═══ Data for this exercise ═══
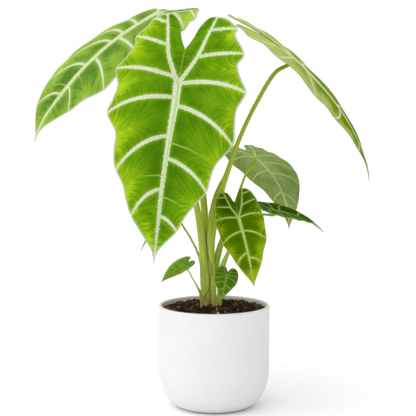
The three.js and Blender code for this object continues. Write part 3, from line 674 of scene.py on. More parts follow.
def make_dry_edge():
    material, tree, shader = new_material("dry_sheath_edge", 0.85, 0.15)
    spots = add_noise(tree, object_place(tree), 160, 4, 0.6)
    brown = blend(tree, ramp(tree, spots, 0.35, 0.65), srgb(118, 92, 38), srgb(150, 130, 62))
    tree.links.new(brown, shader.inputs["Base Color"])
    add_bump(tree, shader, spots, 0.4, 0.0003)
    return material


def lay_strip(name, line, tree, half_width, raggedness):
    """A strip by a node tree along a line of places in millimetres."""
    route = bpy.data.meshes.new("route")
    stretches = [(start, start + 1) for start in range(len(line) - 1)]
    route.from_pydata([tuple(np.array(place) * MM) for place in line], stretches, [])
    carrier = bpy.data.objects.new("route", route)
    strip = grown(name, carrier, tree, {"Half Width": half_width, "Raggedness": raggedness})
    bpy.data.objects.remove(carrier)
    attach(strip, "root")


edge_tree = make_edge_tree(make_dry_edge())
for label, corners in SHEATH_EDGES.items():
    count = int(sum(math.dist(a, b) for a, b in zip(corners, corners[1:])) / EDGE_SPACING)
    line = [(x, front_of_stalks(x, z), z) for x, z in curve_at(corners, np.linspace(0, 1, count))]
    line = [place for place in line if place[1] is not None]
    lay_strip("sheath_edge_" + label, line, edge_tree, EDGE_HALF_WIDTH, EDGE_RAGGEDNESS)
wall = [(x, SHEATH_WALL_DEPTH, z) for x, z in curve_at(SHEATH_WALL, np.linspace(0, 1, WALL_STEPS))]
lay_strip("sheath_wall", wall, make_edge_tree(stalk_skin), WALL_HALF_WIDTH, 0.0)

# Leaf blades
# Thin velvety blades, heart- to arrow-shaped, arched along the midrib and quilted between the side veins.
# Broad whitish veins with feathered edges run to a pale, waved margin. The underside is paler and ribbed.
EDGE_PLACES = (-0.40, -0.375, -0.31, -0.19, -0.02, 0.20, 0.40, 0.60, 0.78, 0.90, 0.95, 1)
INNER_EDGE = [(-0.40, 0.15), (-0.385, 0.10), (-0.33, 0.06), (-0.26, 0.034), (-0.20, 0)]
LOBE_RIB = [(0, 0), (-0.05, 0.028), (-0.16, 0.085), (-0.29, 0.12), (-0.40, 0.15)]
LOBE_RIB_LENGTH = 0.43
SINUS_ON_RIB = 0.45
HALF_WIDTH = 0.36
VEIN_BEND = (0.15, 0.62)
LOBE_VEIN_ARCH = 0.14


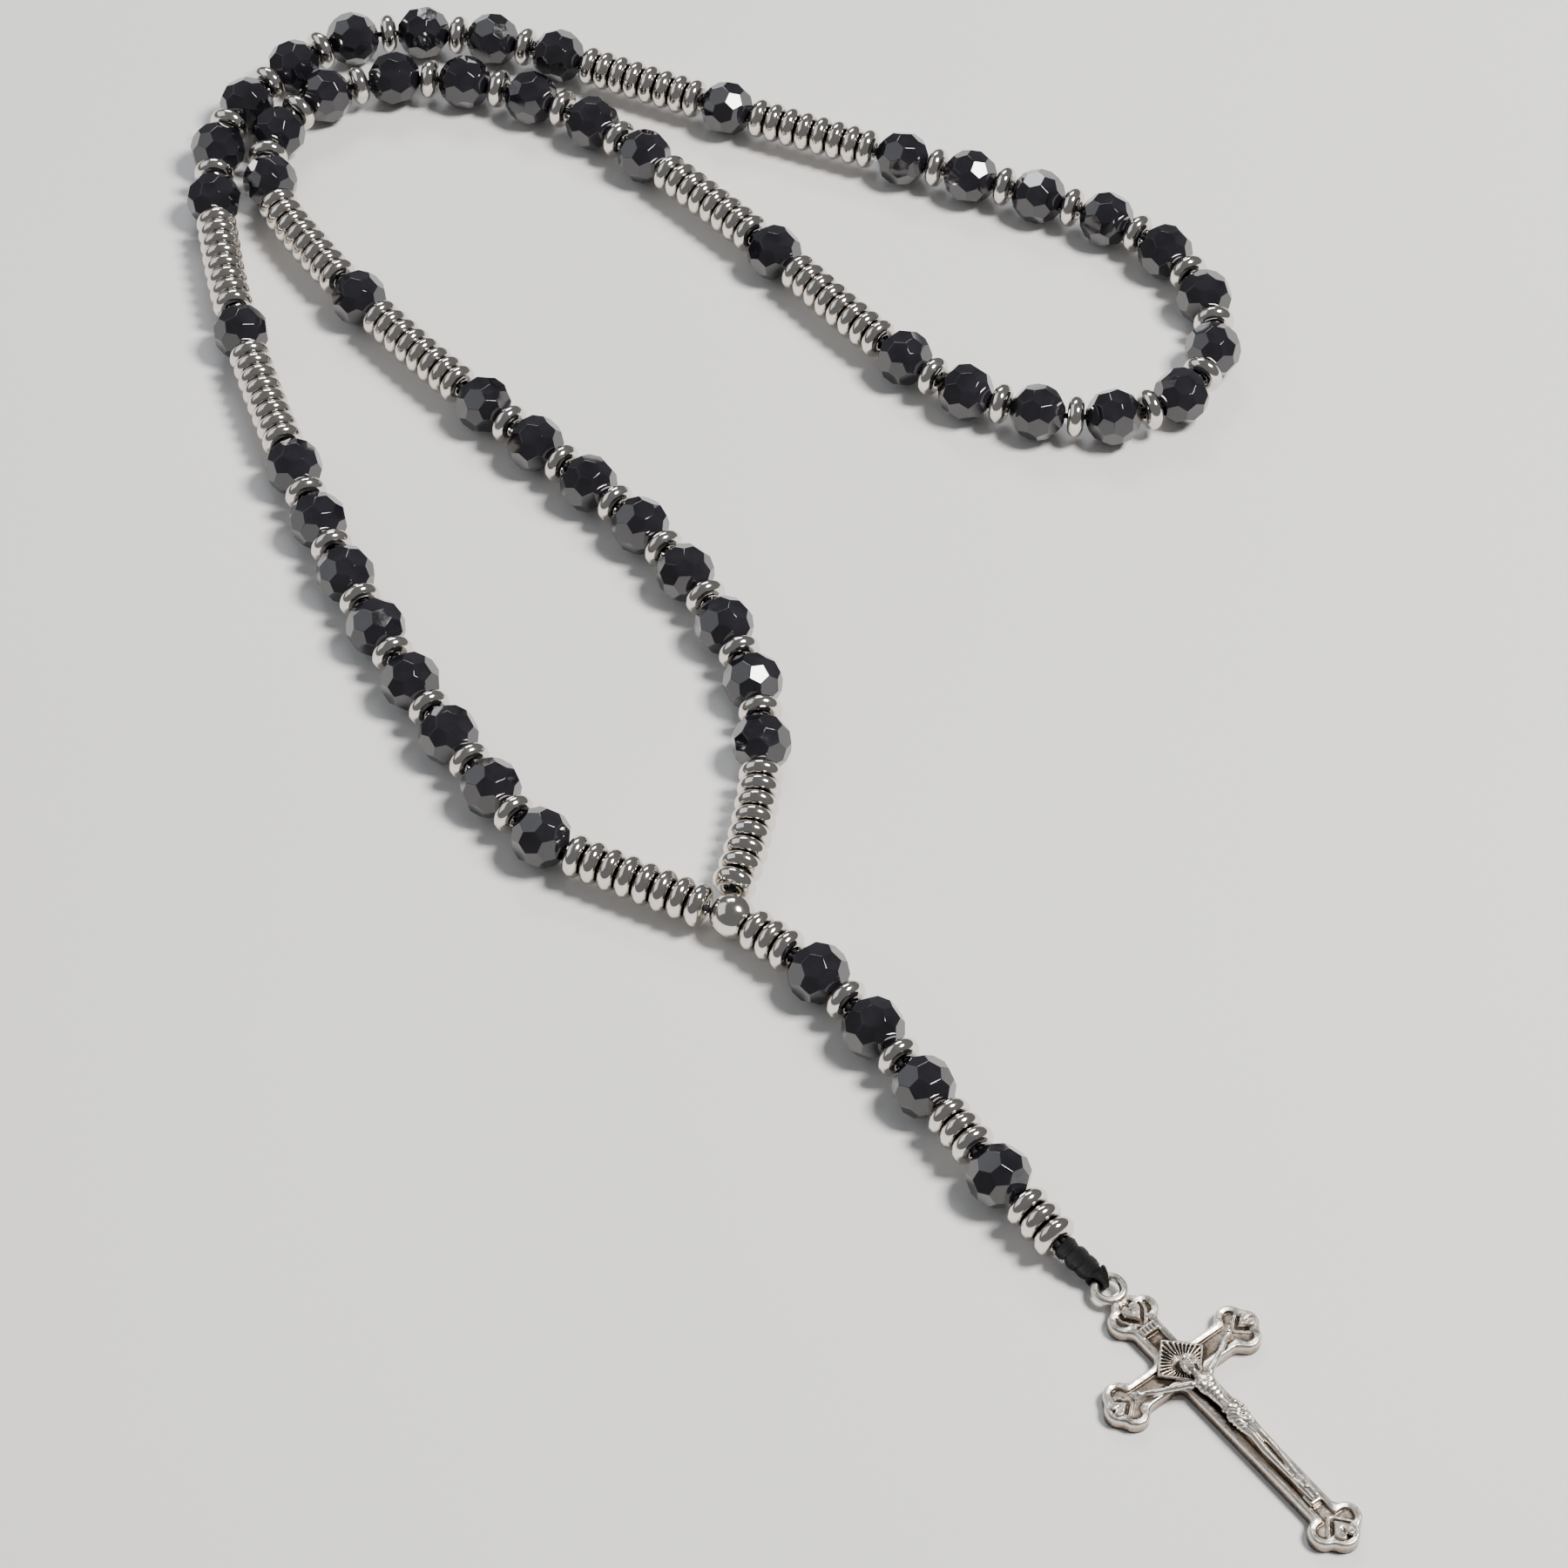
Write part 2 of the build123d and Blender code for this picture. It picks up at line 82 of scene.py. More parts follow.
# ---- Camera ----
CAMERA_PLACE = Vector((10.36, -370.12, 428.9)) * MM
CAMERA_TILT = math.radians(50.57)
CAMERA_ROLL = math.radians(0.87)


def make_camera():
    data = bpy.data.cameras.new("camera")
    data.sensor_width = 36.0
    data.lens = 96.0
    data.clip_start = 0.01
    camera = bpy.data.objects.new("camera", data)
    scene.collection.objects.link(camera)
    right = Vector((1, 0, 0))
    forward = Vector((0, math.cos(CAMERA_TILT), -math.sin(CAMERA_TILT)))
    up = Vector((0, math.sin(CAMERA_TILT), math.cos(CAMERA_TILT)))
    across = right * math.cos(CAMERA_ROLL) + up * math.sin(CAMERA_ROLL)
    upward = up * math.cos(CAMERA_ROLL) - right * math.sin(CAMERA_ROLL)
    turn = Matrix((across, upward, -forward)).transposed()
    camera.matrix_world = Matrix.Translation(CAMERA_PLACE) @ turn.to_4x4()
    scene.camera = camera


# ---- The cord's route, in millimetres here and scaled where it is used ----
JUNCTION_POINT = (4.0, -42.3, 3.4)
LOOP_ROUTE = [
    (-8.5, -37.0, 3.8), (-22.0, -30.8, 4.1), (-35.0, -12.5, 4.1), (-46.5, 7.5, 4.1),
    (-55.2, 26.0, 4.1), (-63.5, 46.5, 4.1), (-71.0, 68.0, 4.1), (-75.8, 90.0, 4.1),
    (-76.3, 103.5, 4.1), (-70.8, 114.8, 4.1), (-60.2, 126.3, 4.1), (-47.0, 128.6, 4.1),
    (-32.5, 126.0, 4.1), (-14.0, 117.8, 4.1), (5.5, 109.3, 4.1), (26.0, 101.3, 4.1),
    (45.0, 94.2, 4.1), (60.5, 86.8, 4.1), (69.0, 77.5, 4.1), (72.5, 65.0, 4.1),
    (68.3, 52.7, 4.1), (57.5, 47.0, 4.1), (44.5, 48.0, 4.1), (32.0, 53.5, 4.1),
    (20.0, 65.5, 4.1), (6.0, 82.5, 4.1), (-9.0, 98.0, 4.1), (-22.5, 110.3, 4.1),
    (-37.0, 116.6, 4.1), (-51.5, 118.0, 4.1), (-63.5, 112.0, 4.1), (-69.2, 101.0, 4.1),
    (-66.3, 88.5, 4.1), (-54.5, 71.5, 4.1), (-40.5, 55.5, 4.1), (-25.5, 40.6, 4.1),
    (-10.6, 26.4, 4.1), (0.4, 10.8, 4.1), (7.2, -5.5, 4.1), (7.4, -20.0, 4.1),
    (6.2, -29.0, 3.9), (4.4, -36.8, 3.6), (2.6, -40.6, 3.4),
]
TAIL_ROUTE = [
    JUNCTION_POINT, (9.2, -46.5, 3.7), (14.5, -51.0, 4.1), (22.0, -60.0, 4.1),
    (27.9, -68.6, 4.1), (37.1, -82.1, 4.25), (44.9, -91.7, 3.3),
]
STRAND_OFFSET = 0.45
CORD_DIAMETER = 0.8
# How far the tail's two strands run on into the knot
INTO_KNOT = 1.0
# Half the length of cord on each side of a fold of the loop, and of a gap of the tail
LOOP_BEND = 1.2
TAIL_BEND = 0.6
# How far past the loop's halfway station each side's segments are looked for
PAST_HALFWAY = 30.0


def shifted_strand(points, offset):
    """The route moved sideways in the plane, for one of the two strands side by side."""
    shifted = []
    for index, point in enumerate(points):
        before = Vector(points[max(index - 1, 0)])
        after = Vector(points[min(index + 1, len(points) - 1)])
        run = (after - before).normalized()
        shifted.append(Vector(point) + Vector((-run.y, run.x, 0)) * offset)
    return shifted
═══
### Short exercise
Repeat word for word the lines from the line with "Write part 2" to the line with "CAMERA_ROLL = math.radians(0.87)", both lines included.

### Task response
Write part 2 of the build123d and Blender code for this picture. It picks up at line 82 of scene.py. More parts follow.
# ---- Camera ----
CAMERA_PLACE = Vector((10.36, -370.12, 428.9)) * MM
CAMERA_TILT = math.radians(50.57)
CAMERA_ROLL = math.radians(0.87)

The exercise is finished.